In an important sense, the "emotional turn" has then been a matter of turning the philosophical and scientific gaze to affective phenomena that have always been there even if their research has been neglected until recently. Yet it seems obvious that a concurrent multidisciplinary interest in emotions is not a coincidence but manifests a long and extensive cultural transition in which emotions and other affective phenomena have become more important to individuals; more cherished and trusted in building and maintaining evaluative meanings and attitudes about the self, the others, and the world. Love has replaced other arrangements as the ideal basis of marriage and family life, especially in Western culture but also elsewhere through its global influence. Happiness, fun, excitement, enthusiasm, feelings of togetherness and other rewarding affective experiences are also sought in other domains of life, such as work, hobbies, social life, and other recreational activities, both in the short and the long run. In this pursuit of happiness, we have come to rely on therapies whose common denominator is the focus on emotions and their regulation. The therapeutic narratives hold the promise of guiding the clients of therapy from suffering caused by interrupted "self-realization" to more "authentic" and "healthy" emotions. Yet by regarding emotions as something that people must continuously manage and control in order to successfully navigate the precarious social world of contemporary capitalism, therapies tend to end up reducing the ideal of authenticity into conforming to existing social roles and their situational norms of appropriateness, as the sociologist Eva Illouz observes in her insightful study Saving the Modern Soul (2008). Accordingly, sociologists and philosophers are pessimistic about the possibility of giving any plausible standards to such ideals as emotional authenticity whose debased and truncated forms pervade contemporary popular culture.
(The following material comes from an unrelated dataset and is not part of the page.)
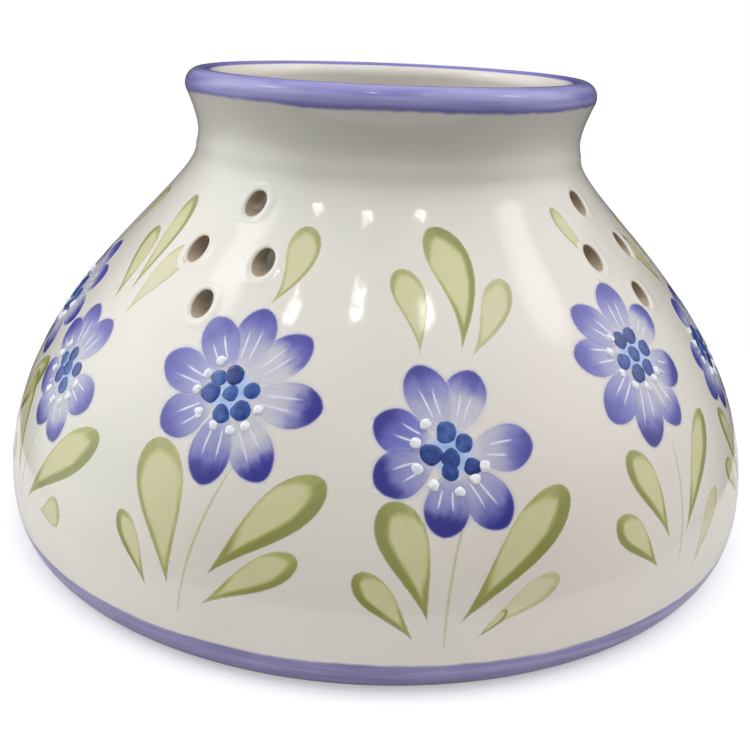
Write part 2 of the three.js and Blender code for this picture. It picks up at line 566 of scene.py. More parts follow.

Even so, this pessimism is disturbing given that we live in a culture in which individuals rely on their emotions in making significant choices about their lives as well as in forming evaluative attitudes towards the world. The naive rhetoric of authenticity should not blind us to the fact that authenticity is an influential cultural ideal, whether or not we like this. Therefore, it may be more commendable to follow the example of Charles Taylor who in his Ethics of Authenticity (1991) took the ideal of authenticity seriously and proposed a robust philosophical account of authenticity in ethics as an alternative to simple subjectivism. In a like manner, I believe that the therapeutic travesties of authenticity have not removed the relevance of questions about the authenticity and appropriateness of emotions, including the question about the nature of emotions as states that are capable of being evaluated in terms of authenticity or appropriateness in the first place. These problems about the nature, authenticity, and appropriateness of emotions associate with three meanings of "true" in the context of emotions: what emotions really or truly are; what does it mean for an emotion to be true to the self; and what does it mean for an emotion to be true to the world? - thus the seemingly arrogant title of this book, True Emotions. All these problems are theoretical but they have important ramifications beyond the scope of philosophical emotion theory as I hope to show. This introductory chapter introduces the problems that are associated with these three meanings of "true emotion" and motivates their choice to the spotlight of this study, thereby laying out the synopsis for the rest of the book.